In a 2014 Guardian article, Peter Kimpton described an encounter he had with MES that possibly inspired the line 'Same again, sir? / How can you have the same again?' from 'So-Called Dangerous'. 

'Several years ago I walked into a pub outside Manchester, and spotted the Fall's Mark E Smith. As a fan of that cantankerous and already half-wizened word sorcerer, and seeing him having almost finished a drink, I spontaneously decided to offer him a pint – of "the same again". He fixed me a wobble-eyed grimace, by then somewhere on a broad spectrum of paralytic, and then uttered this gnomic retort: "Eh? Ow can y'ave the same again?"'

Lori Kramer 

Vocalist in US bands The Pendulum Floors and Paper Squares who may have been the subject of 'The Reckoning' according to this interview with her: 

‘On one of his records he wrote a song for me, he talked about our thing. And I wrote a song back, on our record, called "Dallas”. We were in Dallas together.’


Krokus

Swiss hard rock band and AC/DC admirers responsible for such classics as 'Easy Rocker' and 'Long Stick Goes Boom'. 

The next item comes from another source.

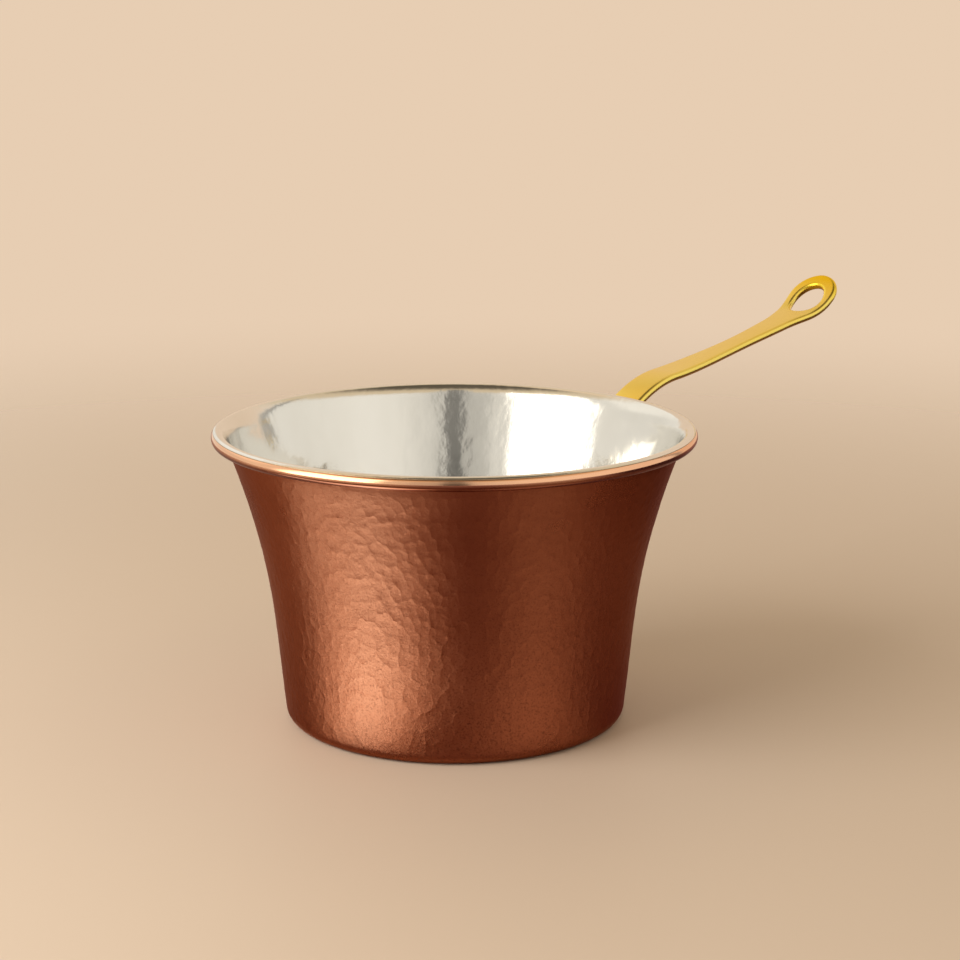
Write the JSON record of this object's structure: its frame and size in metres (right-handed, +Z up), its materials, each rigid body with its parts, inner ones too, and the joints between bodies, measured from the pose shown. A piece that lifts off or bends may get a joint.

Flexipop magazine used to run a feature where artists reviewed each other’s albums. In 1982, Krokus vocalist Mark Storace found himself paired up with MES. Storace considered Hex ‘mindless’ and thought it sounded like it was ‘being played by zombies’. Smith's review of Krokus' One Vice At A Time was complimentary in comparison: 'UK hairies could learn much from this l.p.'

The article is here.



Milan Kundera

Czech writer, best known for his 1984 novel The Unbearable Lightness of Being. His first book was The Joke (1967) and it has been suggested that it was the inspiration behind Cerebral Caustic's opening track. This assertion is made on the novel's Wikipedia entry ('the song's refrain is, "The Joke! Five years in a PC camp – The Joke!", linking humourless Eastern Bloc authoritarianism to political correctness') but there's no citation given. The album's Wikipedia entry at one point stated (again without citation) that Dave Bush had confirmed this link, but has now been removed.